At one time we too were foolish, disobedient, deceived and enslaved by all kinds of passions and pleasures. We lived in malice and envy, being hated and hating one another. But when the kindness and love of God our Savior appeared, he saved us, not because of righteous things we had done, but because of his mercy. He saved us through the washing of rebirth and renewal by the Holy Spirit, whom he poured out on us generously through Jesus Christ our Savior,

Titus 3:3-6

Paul believes in the “before and after” power of the gospel. We see Paul write a few different times in the New Testament the reality of real transformation from one way of life–our old self–into a completely new way of life–our new self. We see him lay this out similarly to the Corinthian Christians who formerly lived as pagans:

 Do not be deceived: Neither the sexually immoral nor idolaters nor adulterers nor men who have sex with men nor thieves nor the greedy nor drunkards nor slanderers nor swindlers will inherit the kingdom of God. And that is what some of you were. But you were washed, you were sanctified, you were justified in the name of the Lord Jesus Christ and by the Spirit of our God.

1 Corinthians 6:9-11

When God’s mercy and kindness step in, when we receive Jesus as Savior, we are transformed by grace. Paul tells us in his letter to Titus that the Holy Spirit does two things: 1) rebirth and 2) renewal. Rebirth is when the Holy Spirit comes to dwell in us and justifies us–makes us in right standing before God.
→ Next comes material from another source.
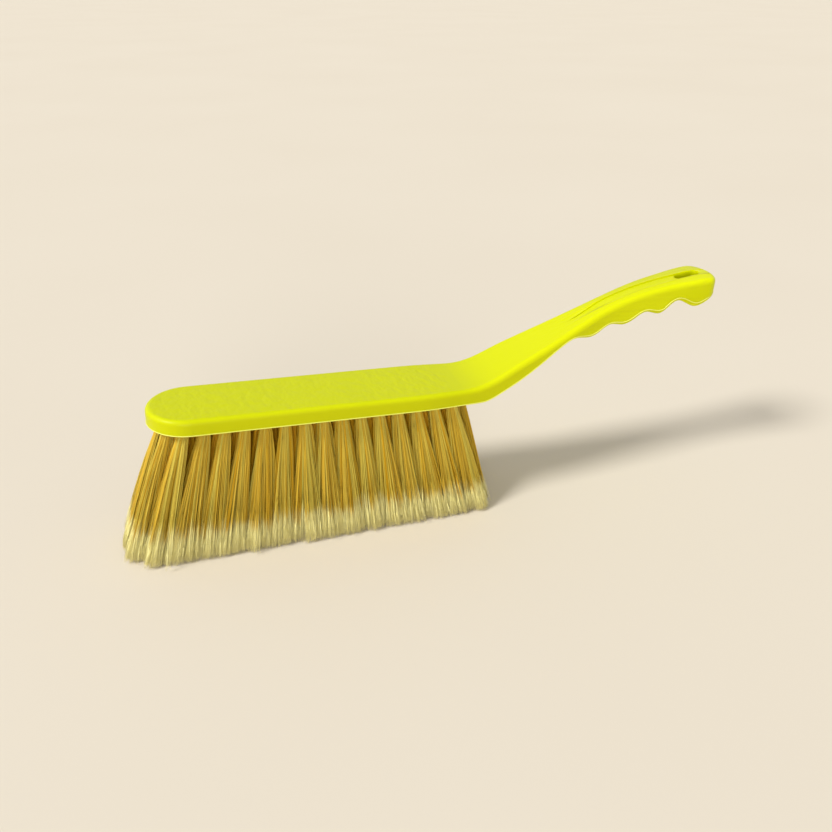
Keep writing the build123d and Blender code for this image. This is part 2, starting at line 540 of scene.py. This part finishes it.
@dataclass(frozen=True)
class PolyesterFilament:
    """Drawn polyester filament, golden, with the tips split and pale.

    The eye sees golden threads, each a little lighter or deeper than the next. The inner tufts, seen
    between the edge tufts, carry an amber colour, painted light that stands in for light glowing
    through their shaded filaments. The last stretch is flagged: split so fine that it scatters light
    and looks cream.
    """

    # Painted light: the amber of the inner tufts stands in for light glowing through the shaded
    # filaments between the tufts; the filaments are all of one make.
    painted_glow_colour: str = "EFB41C"
    deep_colour: str = "DAA80C"
    light_colour: str = "D8CA5A"
    tip_colour: str = "FDF3A8"
    roughness: float = 0.45
    ior: float = 1.55
    shine: float = 0.2
    inner_tone: float = -0.5
    flag_start: float = 0.79
    flag_blend: float = 0.07
    flag_wander: float = 0.14
    wander_mm: float = 11.0
    wander_detail: float = 1.0
    tone_wander: float = 0.12

    def material(self) -> bpy.types.Material:
        """Builds the material."""
        material, tree, place = new_material("golden_polyester_filament")
        along, tone = (
            add_node(tree, "Attribute", settings={"attribute_name": mark}).outputs["Fac"]
            for mark in (Filament.ALONG, Filament.TONE)
        )
        outer = add_mix(tree, tone, self.deep_colour, self.light_colour)
        # Tones below zero, which only the inner tufts carry, turn to the amber painted glow.
        depth = add_range(tree, tone, 0.0, self.inner_tone)
        golden = add_mix(tree, depth, outer, self.painted_glow_colour)
        wander = add_noise(tree, place, self.wander_mm, self.wander_detail)
        shifted = add_math(tree, "MULTIPLY_ADD", wander, self.flag_wander, along)
        own = add_math(tree, "MULTIPLY_ADD", tone, self.tone_wander, shifted)
        middle = self.flag_start + (self.flag_wander + self.tone_wander) / 2
        flagged = add_range(tree, own, middle - self.flag_blend, middle + self.flag_blend,
                            smooth=True)
        finish_surface(
            tree,
            values={"IOR": self.ior, "Roughness": self.roughness, "Specular IOR Level": self.shine},
            links={"Base Color": add_mix(tree, flagged, golden, self.tip_colour)},
        )
        return material


@dataclass(frozen=True)
class DrawnSteelWire:
    """Flat steel wire, drawn bright and cut to short anchors.

    The eye sees grey metal with faint lines along the wire.
    """

    colour: str = "A9A49A"
    dull_colour: str = "8C877E"
    roughness: float = 0.38
    line_mm: float = 0.25
    line_stretch: float = 0.05

    def material(self) -> bpy.types.Material:
        """Builds the material."""
        material, tree, place = new_material("drawn_steel_wire")
        stretched = add_stretch(tree, place, (self.line_stretch, 1.0, 1.0))
        lines = add_noise(tree, stretched, self.line_mm)
        finish_surface(tree, values={"Metallic": 1.0, "Roughness": self.roughness},
                       links={"Base Color": add_mix(tree, lines, self.colour, self.dull_colour)})
        return material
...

But renewal is a different process. Renewal by the Spirit is a process of sanctification. One of the things that can happen in this renewal process of the Holy Spirit is a flooding of the Spirit often referred to as baptism of the Holy Spirit.
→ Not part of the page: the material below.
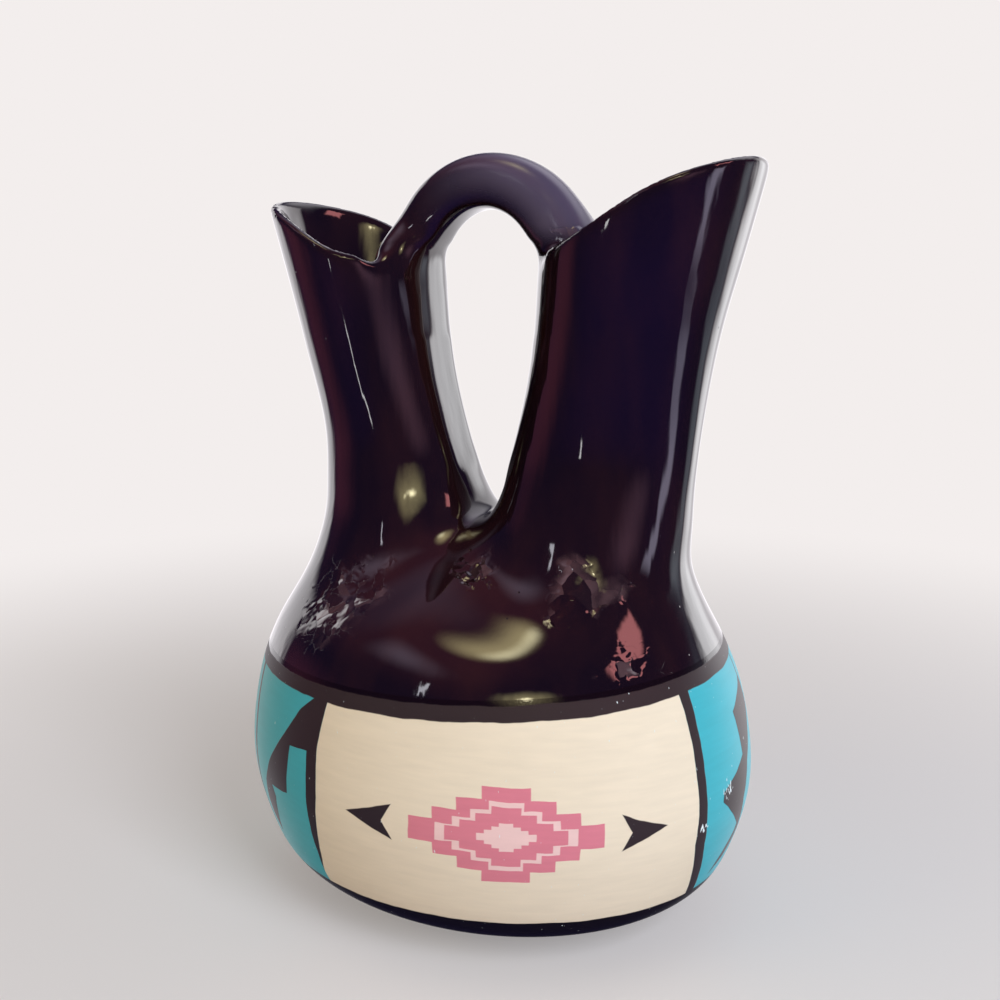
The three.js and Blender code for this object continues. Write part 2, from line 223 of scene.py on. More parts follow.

There’s been a lot of confusion and misinformation about the baptism of the Spirit in the Church. What is it, exactly?

I had been a Christian since I was 9, called into ministry at 17, I had a degree in Biblical Studies, a Masters of Divinity from seminary, and had been a pastor of a church for a decade. And while I had experienced the gradual process of sanctification in my life over those years, I had not experienced the baptism of the Spirit. And then I did.

The baptism of the Spirit is not when you get more of the Spirit, but when He gets more of you. And because He floods your life in ways that are new, it feels like you have more of Him.

What is the baptism of the Spirit like?

For me it was like walking out into the ocean of the Spirit. At first, the water levels rose gradually the further I went. But then I got far enough out that a wave crashed over me and overwhelmed me. Many people identify this moment when a wave of the Spirit crashes over them as their baptism in the Spirit. I tend to think it was the whole process (the walking out, the gradual increase and then the crash of the wave). That process started in June of 2014 and the wave crashing happened March 4 & 5 of 2016.

So what happened?

When the Spirit flooded my life, a few different things happened:

  1. I experienced what are called “manifestations of the Spirit.” This is the tangible presence of the Spirit in or on your body that causes physical reactions in your body. Some traditions believe that, for one to truly be baptized in the Spirit, you have to experience the manifestation of speaking in tongues (like what we see in Acts 2 and Acts 10), but that is not true. I did not start praying in tongues until 6 months later. But I did start experiencing different manifestations of the Spirit.
  2. I experienced a massive increase in intimacy with the Lord. He felt close all the time, tangibly close. He still does.
  3. I experienced a renewal of the mind. Unbelief, cynicism, and skepticism were washed away in the flood and uprooted from my thinking. I now had a greater understanding of God as the loving Father that He really is.
  4. I experienced deliverance. I had some demonic attachments in my life that were removed. Victory over sin was no longer hypothetical but became a reality in my daily life.
  5. I experienced a massive increase in hunger for the Lord. I couldn’t get enough time in worship, time in prayer, time reading His word. I craved more and more time with Him. I still do. God’s word came alive to me in ways that it hadn’t in decades.
  6. I experienced brand new gifts of the Holy Spirit. I began to experience the seedling form of a few different gifts (gifts listed in 1 Corinthians 12) that up until that point I had never experienced. I also knew that I had to grow in these new gifts to see these seedlings become trees that bear fruit.
  7. I experienced the power of the Spirit. I began to see the power of God flow through me, especially as I spoke and as I prayed for people. I began to see people get healed instantly, right in front of me. I began to see demons leave people at the name of Jesus.
  8. I experienced the authority of Christ. As I began to understand who I really was in Christ, my sonship to the King of Kings and Lord of Lords, I began to walk in greater authority. This means my confidence in seeing God’s Kingdom come on earth as it is in heaven was greatly increased.
  9. I experienced the love of the Father. I began to have encounters with the Lord where I would actually feel God’s love for me. This was not just the knowledge that God loved me unconditionally. This was way beyond that! This was an experience of His love. It was, and still is, completely captivating and overwhelming.

So, yes, baptism of the Spirit is a real thing. It often is a secondary event (after salvation), but I believe it was never meant to be that way. I believe God always intended the baptism of the Spirit to happen with our baptism in water, but for so many of us that is not the case. Baptism of the Spirit, like most parts of the renewal process, must be pursued. It doesn’t just happen by accident. We must pursue it, seek it, and ask for it.

And the flooding of the Spirit is not a one time event. I believe that the first of these floodings (or fillings) can be called our baptism of the Spirit. But there are more available to us after that and so we must continue to pursue Him.